How COVID-19 Will Affect Architecture and Urban Design
Throughout human history, architecture has been influenced by pandemics. The cholera outbreak in the 1850s brought to light the need for modern city plumbing and caused much of today’s infrastructure to be built. The 19th century and early 20th century outbreaks of smallpox, tuberculosis, and Spanish flu led to the construction of many city public parks as people needed more access to the outdoors. Since history has a way of repeating itself, likely the coronavirus pandemic will also have an impact on modern-day architecture and building design. Possibly in the following ways.
Common spaces get more personal
The social distancing mandates forced some businesses to get creative during COVID-19. A German cafe used hats modded with pool noodles to make sure customers were staying six feet away from each other. A restaurant in Amsterdam began to use personal glass pods to stay within the CDC guidelines and continue serving. While it is doubtful that wearing pool noodles or installing glass pods will become a trend, architects may become more conscious of personal space in building design moving forward. Seating in restaurants and offices could shift to modular pods, a more spacious layout with the option of sealing off sections if necessary. The trend of open and unassigned seating popularized by startups and New Age restaurants may have come to an end.

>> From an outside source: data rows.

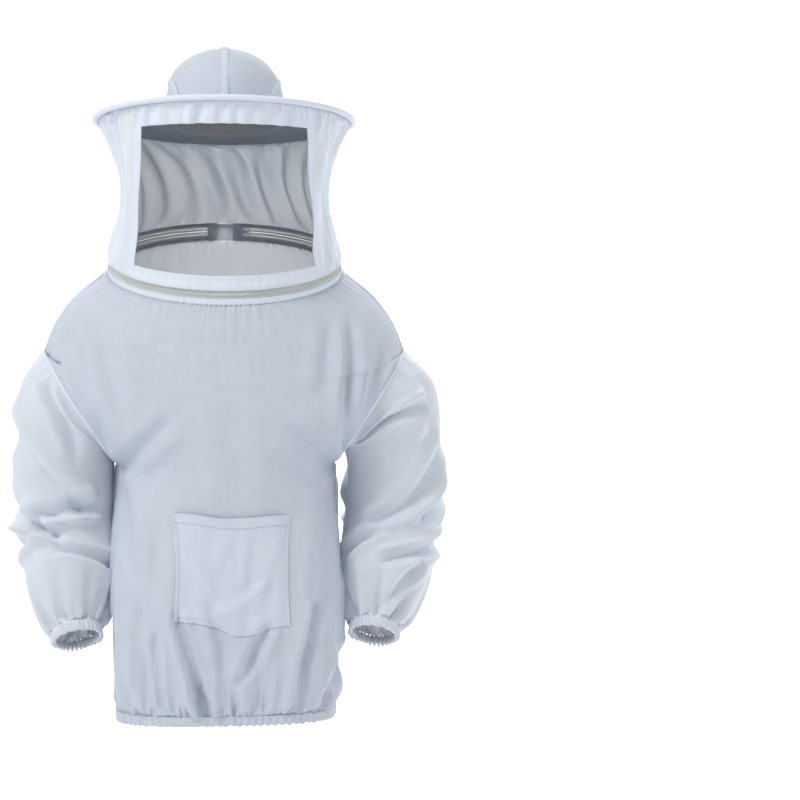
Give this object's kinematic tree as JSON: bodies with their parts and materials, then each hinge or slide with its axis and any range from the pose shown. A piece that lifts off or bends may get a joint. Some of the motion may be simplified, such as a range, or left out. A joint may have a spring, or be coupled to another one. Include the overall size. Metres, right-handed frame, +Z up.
{
  "type": "beekeeper's jacket with hat and veil",
  "caption": "Pullover cotton beekeeper's jacket with gathered cuffs and hem, a pocket, and a round stiff-brimmed hat and net veil that zip on at the neck.",
  "frame": {"origin": "centre of the circular zip at the neck, in the zip's middle plane", "axes": "+Z up, -Y the way the wearer faces, +X the wearer's left"},
  "size_m": [0.6942, 0.4462, 1.0667],
  "materials": {
    "cotton": "thin white cotton poplin with a slight cool cast, matt",
    "cotton_trim": "the same cotton in two or three layers, so whiter and closed",
    "netting": "black fine polyester net, matt, seen through",
    "zip_tape": "woven white zip tape",
    "zip_coil": "off-white nylon coil",
    "zip_metal": "cast and plated zinc",
    "elastic": "white knitted elastic",
    "hoop": "white flexible boning",
    "stiffening": "non-woven stiffening board"
  },
  "bodies": {
    "jacket": {"front_panel": "cotton", "back_panel": "cotton", "shoulder_seam_left": "cotton_trim", "shoulder_seam_right": "cotton_trim", "side_seam_left": "cotton_trim", "side_seam_right": "cotton_trim", "pocket": "cotton", "pocket_hem": "cotton_trim", "hem_casing": "cotton_trim", "hem_elastic": "elastic", "neck_binding": "cotton_trim", "zip_tape_lower": "zip_tape", "zip_coil_lower": "zip_coil", "zip_stop_lower": "zip_metal", "zip_retainer_box": "zip_metal"},
    "hood": {"crown_left": "cotton", "crown_right": "cotton", "ear_panel_left": "cotton", "ear_panel_right": "cotton", "crown_centre_tape": "cotton_trim", "sweatband": "cotton_trim", "head_elastic": "elastic", "brim_stiffener": "stiffening", "brim_upper_cover": "cotton", "brim_lower_cover": "cotton", "brim_hoop": "hoop", "brim_rim_binding": "cotton_trim", "veil_mesh_front": "netting", "window_top_band": "cotton_trim", "window_bottom_band": "cotton_trim", "window_band_left": "cotton_trim", "window_band_right": "cotton_trim", "veil_side_left": "cotton", "veil_side_right": "cotton", "veil_back": "cotton", "veil_seam_left": "cotton_trim", "veil_seam_right": "cotton_trim", "zip_tape_upper": "zip_tape", "zip_coil_upper": "zip_coil", "zip_stop_upper": "zip_metal", "zip_insert_pin": "zip_metal"},
    "slider": {"zip_slider": "zip_metal"},
    "pull": {"zip_pull": "zip_metal"},
    "sleeve_left": {"sleeve_left": "cotton", "armhole_seam_left": "cotton_trim", "cuff_casing_left": "cotton_trim", "cuff_elastic_left": "elastic"},
    "sleeve_right": {"sleeve_right": "cotton", "armhole_seam_right": "cotton_trim", "cuff_casing_right": "cotton_trim", "cuff_elastic_right": "elastic"}
  },
  "joints": [
    {"name": "hood_lift", "type": "slide", "parent": "jacket", "child": "hood", "axis": [0, -0.309, 0.9511], "range_m": [0, 0.42]},
    {"name": "slider_travel", "type": "hinge", "parent": "jacket", "child": "slider", "pos_m": [0, 0, 0], "axis": [0, -0.309, 0.9511], "range_deg": [-347.5, 0]},
    {"name": "pull_flip", "type": "hinge", "parent": "slider", "child": "pull", "pos_m": [0.01984, 0.17947, 0.05831], "axis": [0, -0.309, 0.9511], "range_deg": [0, 170]},
    {"name": "sleeve_left_raise", "type": "hinge", "parent": "jacket", "child": "sleeve_left", "pos_m": [0.286, -0.015, -0.142], "axis": [0, -1, 0], "range_deg": [0, 40]},
    {"name": "sleeve_right_raise", "type": "hinge", "parent": "jacket", "child": "sleeve_right", "pos_m": [-0.286, -0.015, -0.142], "axis": [0, 1, 0], "range_deg": [0, 40]}
  ]
}
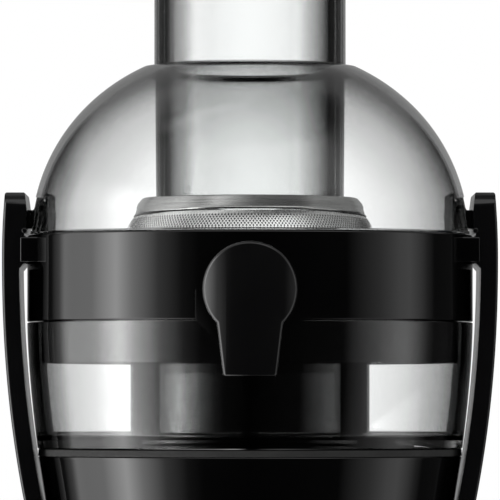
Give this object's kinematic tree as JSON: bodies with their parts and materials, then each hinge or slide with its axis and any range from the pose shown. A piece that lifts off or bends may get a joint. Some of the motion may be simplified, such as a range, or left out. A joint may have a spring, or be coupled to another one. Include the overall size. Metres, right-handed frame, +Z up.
{
  "type": "centrifugal juicer",
  "caption": "Compact upright centrifugal juicer: domed clear lid with feed tube and pusher, spinning cone sieve, juice collector with keyhole spout, clear pulp container, clamps and motor base.",
  "frame": {"origin": "on the floor under the middle of the whole object, its feet at z = 0", "axes": "+Z up along the drive axis, front with the spout towards -Y, +X to the right seen from the front"},
  "size_m": [0.172, 0.1744, 0.36],
  "materials": {
    "gloss_black": "high-gloss moulded ABS, piano black",
    "spout_black": "gloss moulded plastic, slightly softer than the band",
    "clamp_black": "gloss moulded plastic",
    "matt_black": "fine spark-eroded matt",
    "lid_clear": "clear polished copolyester",
    "container_clear": "clear polished copolyester",
    "pusher_clear": "clear polished plastic",
    "rubber_black": "matt thermoplastic rubber",
    "sieve_rim_steel": "polished stainless steel, spun",
    "sieve_mesh_steel": "photo-etched stainless steel, finely perforated",
    "grater_steel": "stamped stainless steel",
    "zinc_steel": "zinc-plated steel",
    "bearing_steel": "ground steel",
    "lamination_steel": "stacked electrical steel laminations",
    "copper": "enamelled copper wire and copper bars",
    "brass": "stamped brass",
    "carbon": "pressed carbon",
    "grey_plastic": "moulded grey plastic",
    "pointer_grey": "inlaid light grey plastic"
  },
  "bodies": {
    "base": {"base_shell": "gloss_black", "juice_collector": "gloss_black", "base_plate": "matt_black", "lid": "lid_clear", "pulp_container": "container_clear", "foot_front_left": "rubber_black", "foot_front_right": "rubber_black", "foot_rear_left": "rubber_black", "foot_rear_right": "rubber_black", "seat_ring": "rubber_black", "cord_gland": "rubber_black", "motor_mount": "rubber_black", "shaft_seal": "rubber_black", "spout_seal": "rubber_black", "base_screw_1": "zinc_steel", "base_screw_2": "zinc_steel", "base_screw_3": "zinc_steel", "base_screw_4": "zinc_steel", "motor_bolt_1": "zinc_steel", "motor_bolt_2": "zinc_steel", "left_pivot_pin": "zinc_steel", "right_pivot_pin": "zinc_steel", "lower_bracket": "zinc_steel", "upper_bracket": "zinc_steel", "lower_bearing": "bearing_steel", "upper_bearing": "bearing_steel", "motor_stator": "lamination_steel", "lower_field_coil": "copper", "upper_field_coil": "copper", "left_brush_holder": "brass", "right_brush_holder": "brass", "left_carbon_brush": "carbon", "right_carbon_brush": "carbon", "left_interlock_switch": "grey_plastic", "right_interlock_switch": "grey_plastic", "speed_switch": "grey_plastic"},
    "rotor": {"rotor_shaft": "bearing_steel", "armature": "copper", "commutator": "copper", "cooling_fan": "grey_plastic", "drive_coupling": "matt_black", "sieve_hub": "matt_black", "grater_disc": "grater_steel", "sieve_mesh": "sieve_mesh_steel", "sieve_rim": "sieve_rim_steel"},
    "left_clamp": {"left_clamp": "clamp_black"},
    "right_clamp": {"right_clamp": "clamp_black"},
    "left_plunger": {"left_interlock_plunger": "matt_black"},
    "right_plunger": {"right_interlock_plunger": "matt_black"},
    "pusher": {"pusher_body": "pusher_clear", "pusher_cap": "matt_black"},
    "spout": {"spout": "spout_black"},
    "speed_knob": {"speed_knob": "gloss_black", "knob_pointer": "pointer_grey", "knob_spindle": "bearing_steel"}
  },
  "joints": [
    {"name": "rotor_spin", "type": "hinge", "parent": "base", "child": "rotor", "pos_m": [0, 0.00925, 0.2], "axis": [0, 0, 1], "continuous": true},
    {"name": "left_clamp_turn", "type": "hinge", "parent": "base", "child": "left_clamp", "pos_m": [-0.061, 0.00925, 0.1], "axis": [0, -1, 0], "range_deg": [0, 70]},
    {"name": "right_clamp_turn", "type": "hinge", "parent": "base", "child": "right_clamp", "pos_m": [0.061, 0.00925, 0.1], "axis": [0, 1, 0], "range_deg": [0, 70]},
    {"name": "left_plunger_slide", "type": "slide", "parent": "base", "child": "left_plunger", "axis": [-1, 0, 0], "range_m": [0, 0.003]},
    {"name": "right_plunger_slide", "type": "slide", "parent": "base", "child": "right_plunger", "axis": [1, 0, 0], "range_m": [0, 0.003]},
    {"name": "pusher_slide", "type": "slide", "parent": "base", "child": "pusher", "axis": [0, 0, 1], "range_m": [0, 0.13]},
    {"name": "spout_turn", "type": "hinge", "parent": "base", "child": "spout", "pos_m": [0, -0.07155, 0.2097], "axis": [0, -1, 0], "range_deg": [0, 180]},
    {"name": "speed_knob_turn", "type": "hinge", "parent": "base", "child": "speed_knob", "pos_m": [0, -0.05475, 0.052], "axis": [0, 1, 0], "range_deg": [0, 90]}
  ],
  "couplings": [
    {"joint": "left_plunger_slide", "follows": "left_clamp_turn", "m_per_rad": 0.00245},
    {"joint": "right_plunger_slide", "follows": "right_clamp_turn", "m_per_rad": 0.00245}
  ]
}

As the stay at home orders extended, social media exploded with the universal frustration of staying indoors. New York, Bogota, and more cities responded by closing down roads, allowing people to walk in the fresh air. Quarantine may have revealed a need for more open-air spaces and recreational facilities in urban design. Cities may be on the brink of an outdoor courtyard, rooftop patios, and public park boom. Either way, accessibility to fresh air will probably be more of a concern in city architectural design.
To help stop the spread of COVID-19, Walmart, Amazon, and more began taking the temperature and scanning all employees before they entered the building. As more and more companies return to work, this could become automated. Medical sensors like Soter Technologies’s SymptomSense may become a staple in building design, making sure anyone displaying symptoms is identified before they enter the building.
Additionally, architects may increase the use of touchless technology, extending past the restroom sink and soap dispensers. Automatic doors, hands-free light switches, and temperature controls are all accessible and could be worth the additional cost in the long run.
During the initial outbreak, new patients were coming to hospitals faster than beds were available. Hotels and convention centers were quickly converted to emergency medical facilities to temporarily host the sick. This pressing need for space led to the record-breaking construction of the Wuhan and Leishenshan hospitals in China. Using modular construction, field teams put these facilities together in two weeks. Modular construction company Blox used BIM modeling to create high tech mobile isolation care units in a few weeks. The case for modular construction has been made. In the future, modular construction will presumably have more of a seat at the table.
COVID-19 has already affected construction in many ways. Stereotypically a laggard in new technology adoption, the pandemic forced an industry-wide digital transformation. From remote work to PPE, it is hard to pinpoint which changes will be the most long-lasting. One thing is sure, construction will continue to demonstrate resilience by innovating and moving forward.